Apply for a card with a co-signer
If you’re looking to co-own a credit card because you have bad credit and want to qualify for a better card, you can consider getting a co-signer instead.
A co-signer accepts partial liability for your credit card borrowing. So, if you fail to pay your bills, your co-signer will be held responsible for them.
Having a co-signer reduces the risk for your lender, so they can help you score better credit cards if you’re struggling to qualify for a good deal.
Of course, being a co-signer comes with risks (both to the co-signer’s finances and credit score, since they’re liable for debts on the card), so this is a big ask. While it’s an option worth considering, being an authorized user is usually a safer choice for both parties.

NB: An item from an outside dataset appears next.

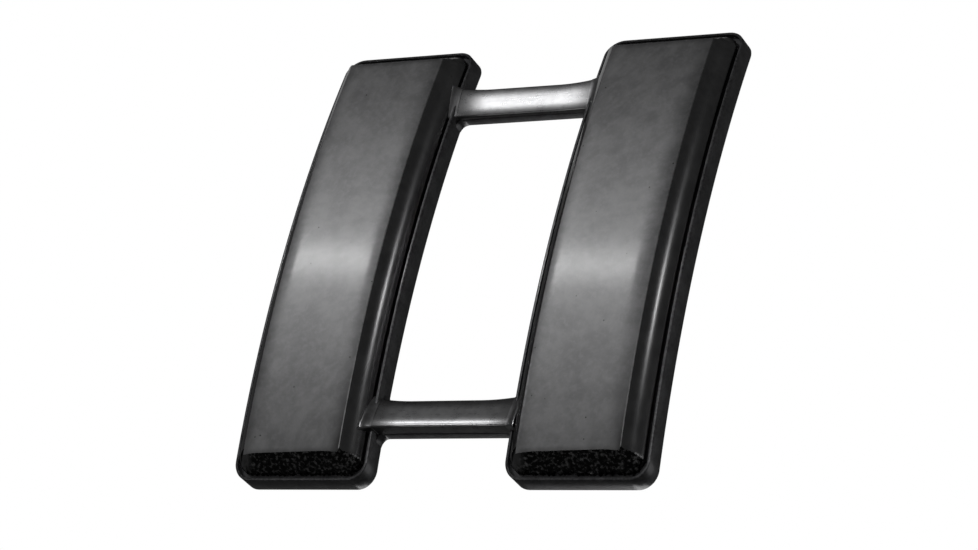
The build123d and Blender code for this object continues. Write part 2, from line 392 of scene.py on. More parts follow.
BRIDGE_STEPS = 64
BRIDGE_BITE = 0.10          # how far a bridge runs into the flange


def bridge(level):
    """Strip under a crossbar, flared where it runs into the flanges."""
    shell = Shell()
    middle = LEVELS[level] * CROSSBAR_OFFSET
    reach = BAR_GAP / 2 + BRIDGE_BITE
    soft = EDGE_ROUND
    rings = []
    for height, inset in [(0.0, soft), (0.3 * soft, 0.3 * soft), (soft, 0.0),
                          (BRIDGE_THICKNESS - soft, 0.0), (BRIDGE_THICKNESS, soft)]:
        low, high = [], []
        for u in spread(BRIDGE_STEPS, crowding=0.8):
            x = u * reach
            half = BRIDGE_WIDTH / 2 + window_flare(x) - inset
            low.append(on_bow(x, middle - half, height))
            high.append(on_bow(x, middle + half, height))
        rings.append(shell.ring(low + list(reversed(high)), wear=0.3))
    for below, above in zip(rings, rings[1:]):
        shell.join(below, above)
    for ring, flip in ((rings[0], True), (rings[-1], False)):
        for k in range(BRIDGE_STEPS):
            strip = [ring[k], ring[k + 1], ring[-k - 2], ring[-k - 1]]
            shell.cap(strip, flip)
    return shell


def window_flare(x):
    """How far a bridge widens at its fillets into the flanges."""
    into = WINDOW_CORNER - (BAR_GAP / 2 - abs(x))
    if into <= 0:
        return 0.0
    into = min(into, WINDOW_CORNER)
    return WINDOW_CORNER - math.sqrt(WINDOW_CORNER ** 2 - into ** 2)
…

Look for easy-approval credit cards
If bad credit is motivating your search for a joint credit card, check out credit cards for bad credit and secured credit cards first. You may find you can qualify for more credit cards on your own than you thought.
Should you open a joint credit card?
Whether or not opening a joint credit card account is a good decision for you depends on your circumstances.
Joint credit cards can be useful. However, they come with considerable negatives, so be cautious when deciding if a shared line of credit is your best financial option.
The truth is, how well a joint credit card works depends a lot on the relationship between the card’s co-owners. Unfortunately, relationships are fickle, and tying your finances and credit to another person can be risky.
Before committing to a joint credit card, we recommend exploring other options for sharing lines of credit (specifically through authorized usership), or spending more time searching for credit cards you can qualify for on your own.